FATCA Crippling The Carribean Economy – Trump Needs To Dismantle It

 

The original intention of FATCA was to prevent overseas money laundering and tax evasion by the ultra wealthy. Unfortunately, the regulations have mostly impacted the finances of middle class Americans and banking institutions of developing countries.

Banks that fail to comply with FATCA regulations may be hit with a 30% on US based transactions. Many banks around the world have decided to turn their backs on American customers due to the bureaucratic headache.

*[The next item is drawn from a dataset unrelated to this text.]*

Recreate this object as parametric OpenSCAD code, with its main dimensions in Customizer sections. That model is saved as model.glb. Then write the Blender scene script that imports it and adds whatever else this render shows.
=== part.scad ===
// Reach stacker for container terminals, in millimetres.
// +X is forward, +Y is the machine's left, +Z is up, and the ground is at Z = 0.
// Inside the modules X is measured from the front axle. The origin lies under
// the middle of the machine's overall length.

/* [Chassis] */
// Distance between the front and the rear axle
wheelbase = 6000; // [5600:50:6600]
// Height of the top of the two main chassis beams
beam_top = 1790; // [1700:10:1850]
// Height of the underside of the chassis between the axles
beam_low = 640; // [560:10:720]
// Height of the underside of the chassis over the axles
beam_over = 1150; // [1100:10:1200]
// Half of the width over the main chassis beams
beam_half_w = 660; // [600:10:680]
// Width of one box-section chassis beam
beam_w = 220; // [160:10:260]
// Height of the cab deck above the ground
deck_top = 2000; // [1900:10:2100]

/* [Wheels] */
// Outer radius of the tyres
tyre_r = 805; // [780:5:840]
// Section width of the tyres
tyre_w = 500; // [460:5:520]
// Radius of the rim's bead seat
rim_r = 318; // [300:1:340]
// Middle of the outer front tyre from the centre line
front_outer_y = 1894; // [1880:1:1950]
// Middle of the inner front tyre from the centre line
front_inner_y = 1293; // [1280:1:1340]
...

The financial institutions of Caribbean nations cannot simply ignore FATCA since their economies are heavily invested in international finances. The regulations have caused capital to move away and has decreased the flow in international investments.

The United States have black listed 15 Caribbean nations as tax havens. Some US have cut off or restricted services to these countries because of this.

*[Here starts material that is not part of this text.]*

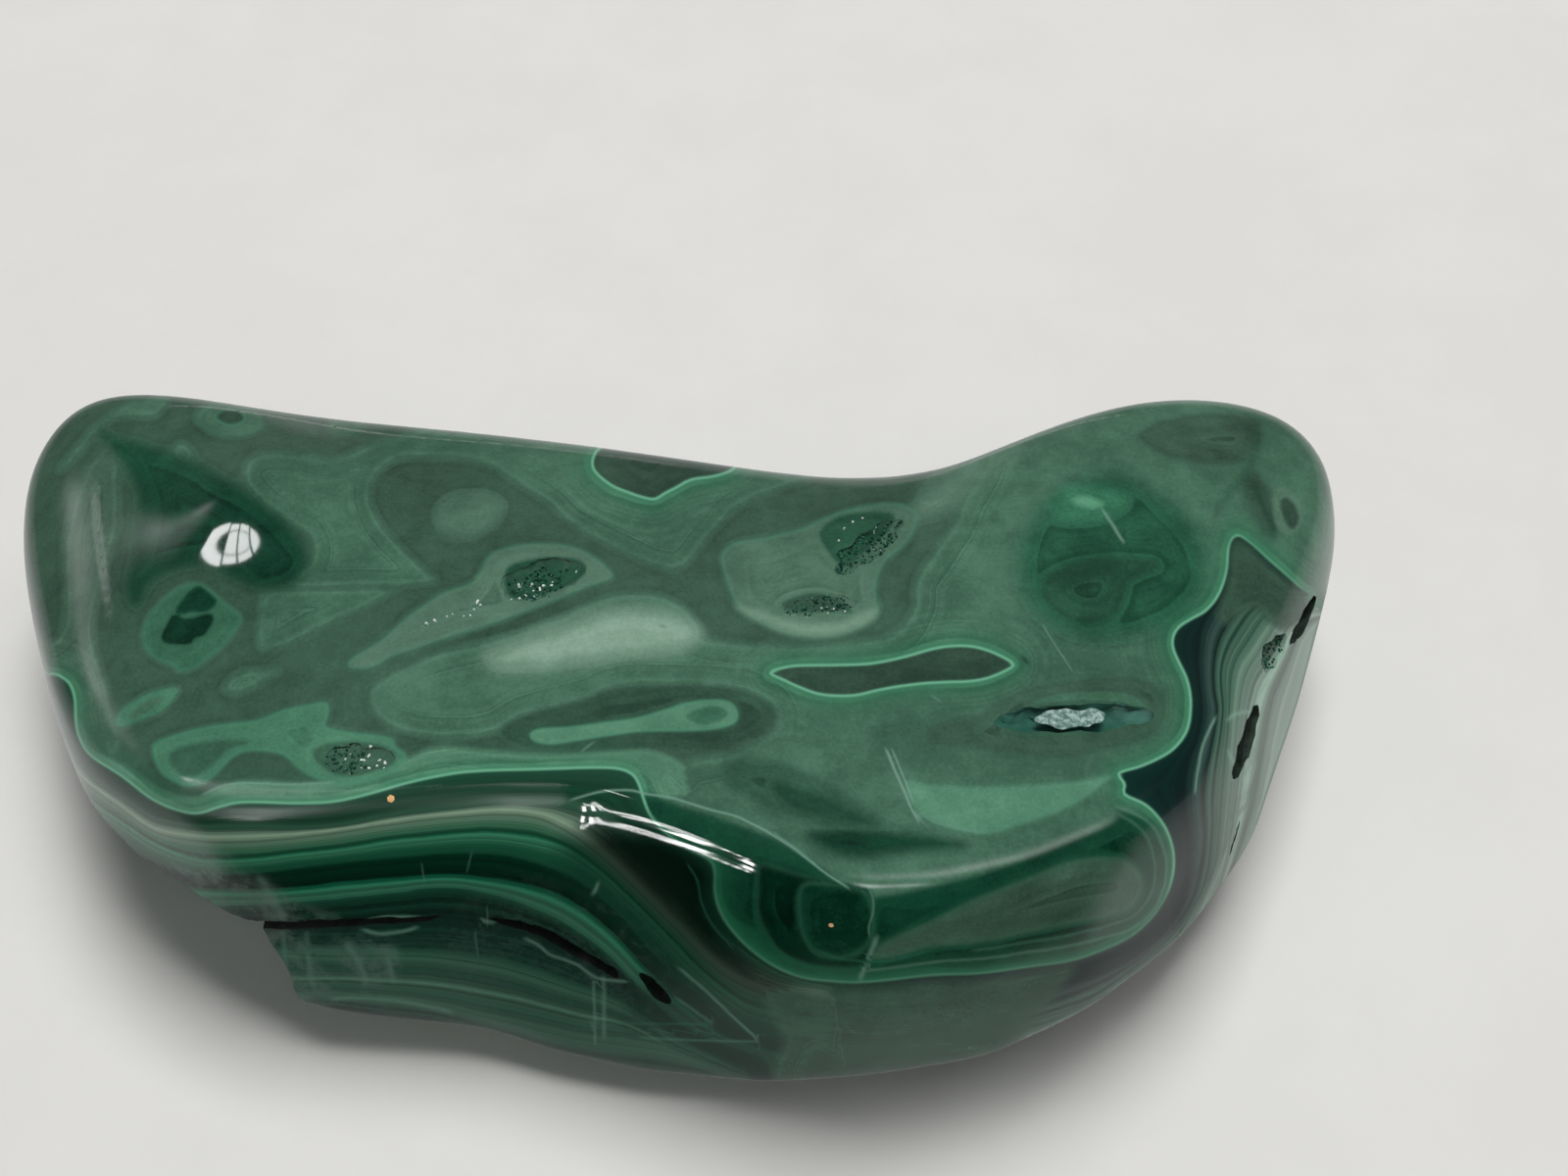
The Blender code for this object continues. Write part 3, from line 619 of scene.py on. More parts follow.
CORES = {
    # The first two areas are painted reflections: pale veils of soft light on the pale lobe and the cat.
    "lobe_painted_reflection": ((0.78, 1.0), 34, 0, (
        (500, 668), (530, 654), (570, 640), (610, 628), (650, 624), (690, 630), (712, 645), (700, 660),
        (660, 668), (620, 672), (580, 677), (540, 681), (505, 680))),
    "cat_painted_reflection": ((0.7, 1.0), 14, 0, (
        (752, 618), (775, 625), (800, 632), (830, 636), (860, 634), (888, 622), (893, 628), (880, 638),
        (865, 644), (845, 648), (825, 648), (800, 644), (780, 636), (765, 628))),
    "druse_patch": ((0.33, 0.3), 5, 0, (
        (515, 590), (520, 578), (540, 571), (565, 568), (590, 571), (598, 580), (590, 592), (570, 602),
        (545, 610), (525, 612), (516, 602))),
    "cat_druse": ((0.34, 0.4), 5, 0, (
        (836, 545), (845, 533), (862, 525), (885, 522), (908, 524), (912, 532), (900, 548), (885, 560),
        (872, 572), (860, 578), (850, 570), (842, 558))),
    "cat_pit": ((0.36, 0.8), 5, 0, (
        (798, 618), (810, 610), (830, 605), (850, 608), (866, 618), (868, 626), (840, 624), (815, 626))),
    "twin_left": ((0.44, 0.7), 6, 0, (
        (172, 772), (185, 762), (215, 757), (240, 755), (255, 757), (235, 765), (220, 778), (205, 790),
        (190, 793), (177, 786))),
    "twin_right": ((0.42, 0.75), 6, 0, (
        (318, 770), (330, 760), (355, 757), (385, 759), (403, 768), (400, 780), (375, 790), (350, 793),
        (332, 786))),
    "polygon_core": (DEEP, 4, 0.1, (
        (203, 598), (212, 604), (221, 613), (217, 622), (208, 626), (196, 626), (186, 628), (179, 624),
        (185, 614), (193, 604))),
    "polygon_low": ((0.17, 0.0), 4, 0, (
        (178, 627), (188, 632), (200, 631), (214, 627), (218, 632), (214, 642), (207, 650), (199, 652),
        (194, 658), (180, 658), (168, 656), (165, 649), (170, 639))),
    "top_eye_core": (DUSK, 3, 0.35, (
        (220, 426), (226, 419), (238, 417), (247, 421), (249, 428), (241, 433), (230, 433))),
    "small_eye_core": (MOSS, 3, 0, (
        (130, 732), (140, 722), (155, 713), (168, 710), (160, 720), (148, 728), (137, 733))),
    "lens_core": (GRASS, 4, 0, ((700, 732), (712, 724), (730, 721), (742, 727), (735, 736), (715, 740))),
    "slot_floor": ((0.43, 0.75), 3, 0, (
        (1027, 746), (1032, 737), (1045, 727), (1055, 722), (1075, 718), (1100, 715), (1130, 716),
        (1150, 718), (1163, 726), (1152, 736), (1140, 744), (1110, 750), (1070, 752), (1040, 752))),
    "right_eye": (MINT, 8, 0, (
        (1094, 510), (1104, 506), (1116, 508), (1126, 514), (1118, 518), (1104, 517))),
    "end_ring_core": ((0.31, 1.0), 5, 0, (
        (1306, 512), (1313, 508), (1322, 518), (1325, 532), (1318, 540), (1310, 530))),
    "middle_core": ((0.29, 0.4), 14, 0, (
        (790, 800), (820, 806), (850, 816), (880, 832), (895, 842), (850, 838), (815, 828), (795, 815))),
    "ridge_green": ((0.28, 0.0), 8, 0, (
        (655, 812), (700, 826), (750, 842), (790, 858), (830, 880), (852, 898), (830, 893), (790, 880),
        (750, 868), (700, 850), (672, 838))),
    "eye": ((0.2, 0.0), 5, 0.2, (
        (818, 905), (850, 902), (880, 908), (889, 925), (889, 955), (876, 972), (852, 978), (830, 970),
        (818, 945))),
}
FLANKS = {
    "low_grey": ((0.38, 0.8), 16, 0.9, (
        (800, 1008), (850, 1011), (900, 1008), (950, 1001), (1000, 1000), (1050, 993), (1095, 986),
        (1085, 1005), (1065, 1030), (1050, 1050), (1030, 1080), (1000, 1120), (900, 1160), (800, 1150),
        (790, 1090), (800, 1062), (785, 1035), (780, 1015))),
    "peak": ((0.35, 1.0), 12, 0.9, (
        (1256, 554), (1264, 550), (1276, 558), (1290, 572), (1308, 588), (1326, 602), (1336, 614),
        (1336, 628), (1322, 638), (1306, 642), (1292, 634), (1280, 622), (1266, 628), (1252, 638),
        (1242, 628), (1250, 604), (1254, 578))),
    # The next area is painted shade: near-black over the front wall's hollow below the ridge.
    "front_painted_shade": ((0.0, 0.0), 30, 0.85, (
        (596, 842), (640, 848), (680, 858), (715, 878), (726, 895), (724, 915), (732, 942), (748, 965),
        (775, 992), (805, 1012), (765, 1006), (722, 978), (692, 948), (662, 918), (630, 886), (604, 860))),
    "eye_core": ((0.17, 0.0), 6, 1, (
        (830, 918), (850, 910), (874, 914), (886, 928), (887, 950), (874, 964), (852, 970), (836, 962),
        (828, 942))),
}
PICTURE_LAYERS = {"bed": BEDS, "shade": SHADES, "lobe": LOBES, "core": CORES, "flank": FLANKS}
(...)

Antigua & Barbuda became the most recent nation to give into the demands of FATCA. All American owned bank accounts with over $50,000 will now be reported.

Kamla Persad Bissessa, a politician from Trinidad and Tobago, had written a letter by hand reminding Donald Trump to repeal FATCA.  Trump had made remarks about repealing FATCA, but we are left waiting to see whether or not he will deliver.

Senator Rand Paul previously introduced a bill to repeal FATCA, but was ultimately shut down by the Democrat dominated Senate. With the hypocritical two party system, we may never see such a bill come to life again.